Secret Rose Orna Roos

It would be hard for another book -at least any that I could afford – to match the thrill of Secret Rose but I’m still very pleased to have been able this month to add to my small but growing collection of books designed by Margaret Armstrong with an American edition (Charles Scribner, 1922) of Henry Van Dyke’s Companionable Books.

Fiction

Turning away from the theme of crime and justice in late Victorian London, a copy of Bradford Morrow’s The Forgers also arrived this week (this time a new book courtesy of Amazon).  The blurby bits proclaim The Forgers as ‘brilliantly written…lethally enthralling’ but I can never resist a mystery set in the arcane and rarefied world of bibliomania and book collectors and it was take aspect of this novel that appealed to me.  I confess I set aside all other reading as soon as it arrived and started to devour. I’m half way through and thoroughly enjoying what is an easy and compelling read, although I’m beginning to question whether the hyperbole of the blurb regarding the quality of writing is entirely justified.  Also rans in the fiction stakes are Death Sentences by Ian Rankin, which promises more biblio-based stories, Game of Chance  by A C Koning (although I really can’t remember what tempted me to buy this now – maybe a read a review?) Quick Curtain by Alan Melville, which was splendidly spotted in a second hand shop, for I love the entire British Library Crime Classics series!

Parliament and Politics

Parliament and politics are a core part of reading matter and book collecting. So October has also seen the arrival Law in Politics, Politics in Law, edited by David Feldman, with contributions from such luminaries of politico-legal world as Dawn Oliver, Stephen Laws, Rhodri Walters and Philip (Lord) Norton (Hart Publishing, 2015).  This volume is part of the ‘Hart Studies in Constitutional Law’ series – a further volume in the series is expected to be issued next year which will contain my own small contribution on Parliament’s pre-legislative scrutiny written in collaboration with Helen Kinghorn.  Yes, you heard it here folks – my first proper publication!  In a similar vein, I was delighted to be given a copy of Magna Carta and Its Modern Legacy, edited by Robert Hazell and James Melton (Cambridge University Press, 2015) at the recent launch event at the Institute for Government.  The political-cum-constitutional theme has been rounded out by The Changing Constitution (8th edition), edited by Jeffrey Jowell, Dawn Oliver and Colm O’Cinneide – which also features a chapter by Lord Norton, this time on Parliament’s assertiveness.  And then, just yesterday, a rather tatty copy of Bobby Friedman’s Rowdy Living in the Tory Party: Bercow, Mr Speaker (Gibson Square, 2013) arrived.  (That might not be quite the right title for this book – if my copy had a title page, I could tell.  But it doesn’t. See below.)

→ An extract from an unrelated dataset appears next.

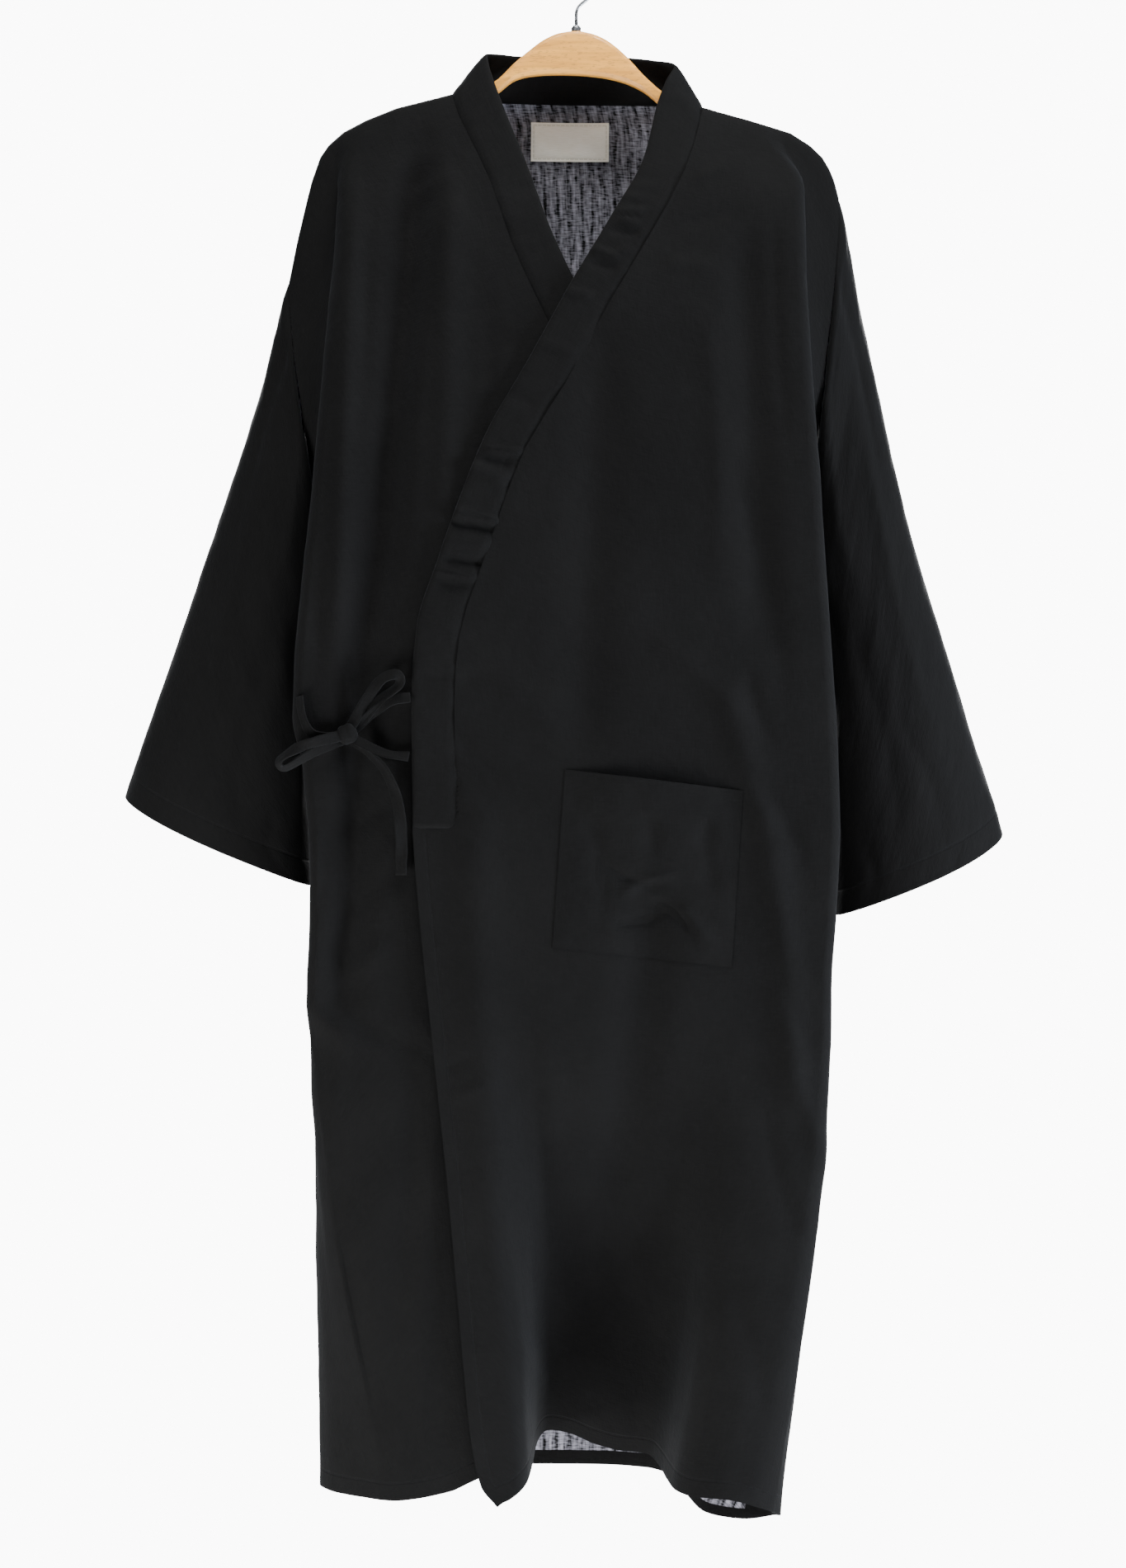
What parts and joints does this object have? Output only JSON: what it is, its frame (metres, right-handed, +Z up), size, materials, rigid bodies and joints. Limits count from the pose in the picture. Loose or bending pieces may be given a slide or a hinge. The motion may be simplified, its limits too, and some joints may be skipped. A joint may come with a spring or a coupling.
{
  "type": "wrap robe on a hanger",
  "caption": "Black cotton kimono-style wrap robe with wide sleeves, band collar, patch pocket and side tie bow, hanging on a wooden hanger.",
  "frame": {"origin": "inside top of the hanger's hook, where the rail carries it", "axes": "+Z up, -Y the front of the robe, +X towards the wearer's left"},
  "size_m": [0.7168, 0.1814, 1.2708],
  "materials": {
    "black_cloth": "matt crinkled cotton gauze",
    "label": "woven label, bare",
    "beech": "clear satin varnish",
    "steel": "plated wire"
  },
  "bodies": {
    "root": {"back": "black_cloth", "under_front": "black_cloth", "over_front": "black_cloth", "collar": "black_cloth", "sleeve_left": "black_cloth", "sleeve_right": "black_cloth", "pocket": "black_cloth", "tie_side": "black_cloth", "tie_front": "black_cloth", "bow": "black_cloth", "neck_label": "label", "hanger_wood": "beech", "hanger_hook": "steel"}
  },
  "joints": []
}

And finally, another rant about booksellers who use ‘fulfilled by Amazon’

I have ranted before about the crappiness of those selling books via ‘fulfilled by Amazon‘ – and have sworn never to use the service again.  This time though I really, really mean it.  The book was described as being in ‘very good’ condition.  But is arrived with the title page missing – roughly torn out leaving a ragged stump of a page which no-one who even gave the book a cursory glance could have missed – a bizarre strip of dangling cardboard, rough round the edges, affixed to the rear cover – and that hateful, enormous Amazon sticky label over the bar code. If I’d been cataloguing the book it would, at best, have been graded as ‘reading copy only’ – the very lowest condition grading, as should any modern book with missing pages.  But to call it ‘very good’ is a joke.  But I can’t be bothered to return it – I’ll just make a note to never again buy a book from ACE BOOKS.  The book itself, while certainly very cheaply produced (which always suggests to me that the publisher didn’t have sufficient confidence in the quality of the contents to make any sort of investment) appears to be a lively and engaging account of the early formation and experiences of this most marmite of politicians.